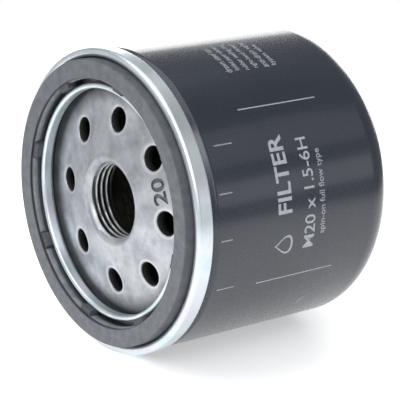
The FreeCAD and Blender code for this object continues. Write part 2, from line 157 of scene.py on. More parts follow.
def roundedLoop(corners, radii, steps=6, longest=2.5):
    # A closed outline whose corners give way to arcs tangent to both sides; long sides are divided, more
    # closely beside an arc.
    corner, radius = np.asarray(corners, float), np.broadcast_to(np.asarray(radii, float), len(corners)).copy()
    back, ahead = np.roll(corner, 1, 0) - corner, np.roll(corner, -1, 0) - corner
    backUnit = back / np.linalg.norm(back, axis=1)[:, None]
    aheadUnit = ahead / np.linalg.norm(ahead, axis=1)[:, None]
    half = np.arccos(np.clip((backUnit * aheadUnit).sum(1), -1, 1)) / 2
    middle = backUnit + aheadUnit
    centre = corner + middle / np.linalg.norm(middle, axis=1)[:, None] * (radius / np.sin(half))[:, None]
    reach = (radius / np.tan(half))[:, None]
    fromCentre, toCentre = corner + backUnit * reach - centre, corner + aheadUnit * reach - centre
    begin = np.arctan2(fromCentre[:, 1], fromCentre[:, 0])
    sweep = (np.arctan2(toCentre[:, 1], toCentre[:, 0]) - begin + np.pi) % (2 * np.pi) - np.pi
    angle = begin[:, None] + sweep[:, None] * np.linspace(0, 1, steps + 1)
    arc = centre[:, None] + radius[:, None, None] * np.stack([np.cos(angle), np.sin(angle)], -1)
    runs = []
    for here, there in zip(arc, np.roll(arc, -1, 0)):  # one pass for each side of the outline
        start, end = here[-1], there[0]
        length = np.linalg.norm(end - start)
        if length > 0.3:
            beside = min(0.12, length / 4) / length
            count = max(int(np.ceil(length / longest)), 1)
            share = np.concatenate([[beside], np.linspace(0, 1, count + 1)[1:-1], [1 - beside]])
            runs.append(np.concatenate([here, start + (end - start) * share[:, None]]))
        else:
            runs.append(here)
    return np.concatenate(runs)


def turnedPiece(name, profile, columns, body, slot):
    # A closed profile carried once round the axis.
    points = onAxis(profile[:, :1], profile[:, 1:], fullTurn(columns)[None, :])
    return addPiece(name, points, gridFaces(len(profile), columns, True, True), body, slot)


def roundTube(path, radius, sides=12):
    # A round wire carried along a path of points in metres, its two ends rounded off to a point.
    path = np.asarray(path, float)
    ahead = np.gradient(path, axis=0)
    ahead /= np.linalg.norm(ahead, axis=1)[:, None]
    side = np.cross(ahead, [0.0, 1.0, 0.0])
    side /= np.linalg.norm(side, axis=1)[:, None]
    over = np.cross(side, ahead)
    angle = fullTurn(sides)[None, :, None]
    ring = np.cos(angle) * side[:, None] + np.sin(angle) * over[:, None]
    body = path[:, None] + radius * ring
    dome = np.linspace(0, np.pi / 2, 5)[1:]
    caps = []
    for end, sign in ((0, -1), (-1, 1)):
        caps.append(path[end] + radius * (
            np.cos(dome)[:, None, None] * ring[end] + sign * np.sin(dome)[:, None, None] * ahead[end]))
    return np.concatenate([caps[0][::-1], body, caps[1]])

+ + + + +

- [WHAT THIS TASK INVOLVES]:
Each line of the material must be restated exactly.

- [SOLUTION]:
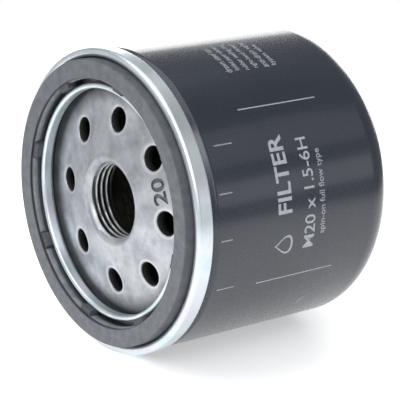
The FreeCAD and Blender code for this object continues. Write part 2, from line 157 of scene.py on. More parts follow.
def roundedLoop(corners, radii, steps=6, longest=2.5):
    # A closed outline whose corners give way to arcs tangent to both sides; long sides are divided, more
    # closely beside an arc.
    corner, radius = np.asarray(corners, float), np.broadcast_to(np.asarray(radii, float), len(corners)).copy()
    back, ahead = np.roll(corner, 1, 0) - corner, np.roll(corner, -1, 0) - corner
    backUnit = back / np.linalg.norm(back, axis=1)[:, None]
    aheadUnit = ahead / np.linalg.norm(ahead, axis=1)[:, None]
    half = np.arccos(np.clip((backUnit * aheadUnit).sum(1), -1, 1)) / 2
    middle = backUnit + aheadUnit
    centre = corner + middle / np.linalg.norm(middle, axis=1)[:, None] * (radius / np.sin(half))[:, None]
    reach = (radius / np.tan(half))[:, None]
    fromCentre, toCentre = corner + backUnit * reach - centre, corner + aheadUnit * reach - centre
    begin = np.arctan2(fromCentre[:, 1], fromCentre[:, 0])
    sweep = (np.arctan2(toCentre[:, 1], toCentre[:, 0]) - begin + np.pi) % (2 * np.pi) - np.pi
    angle = begin[:, None] + sweep[:, None] * np.linspace(0, 1, steps + 1)
    arc = centre[:, None] + radius[:, None, None] * np.stack([np.cos(angle), np.sin(angle)], -1)
    runs = []
    for here, there in zip(arc, np.roll(arc, -1, 0)):  # one pass for each side of the outline
        start, end = here[-1], there[0]
        length = np.linalg.norm(end - start)
        if length > 0.3:
            beside = min(0.12, length / 4) / length
            count = max(int(np.ceil(length / longest)), 1)
            share = np.concatenate([[beside], np.linspace(0, 1, count + 1)[1:-1], [1 - beside]])
            runs.append(np.concatenate([here, start + (end - start) * share[:, None]]))
        else:
            runs.append(here)
    return np.concatenate(runs)


def turnedPiece(name, profile, columns, body, slot):
    # A closed profile carried once round the axis.
    points = onAxis(profile[:, :1], profile[:, 1:], fullTurn(columns)[None, :])
    return addPiece(name, points, gridFaces(len(profile), columns, True, True), body, slot)


def roundTube(path, radius, sides=12):
    # A round wire carried along a path of points in metres, its two ends rounded off to a point.
    path = np.asarray(path, float)
    ahead = np.gradient(path, axis=0)
    ahead /= np.linalg.norm(ahead, axis=1)[:, None]
    side = np.cross(ahead, [0.0, 1.0, 0.0])
    side /= np.linalg.norm(side, axis=1)[:, None]
    over = np.cross(side, ahead)
    angle = fullTurn(sides)[None, :, None]
    ring = np.cos(angle) * side[:, None] + np.sin(angle) * over[:, None]
    body = path[:, None] + radius * ring
    dome = np.linspace(0, np.pi / 2, 5)[1:]
    caps = []
    for end, sign in ((0, -1), (-1, 1)):
        caps.append(path[end] + radius * (
            np.cos(dome)[:, None, None] * ring[end] + sign * np.sin(dome)[:, None, None] * ahead[end]))
    return np.concatenate([caps[0][::-1], body, caps[1]])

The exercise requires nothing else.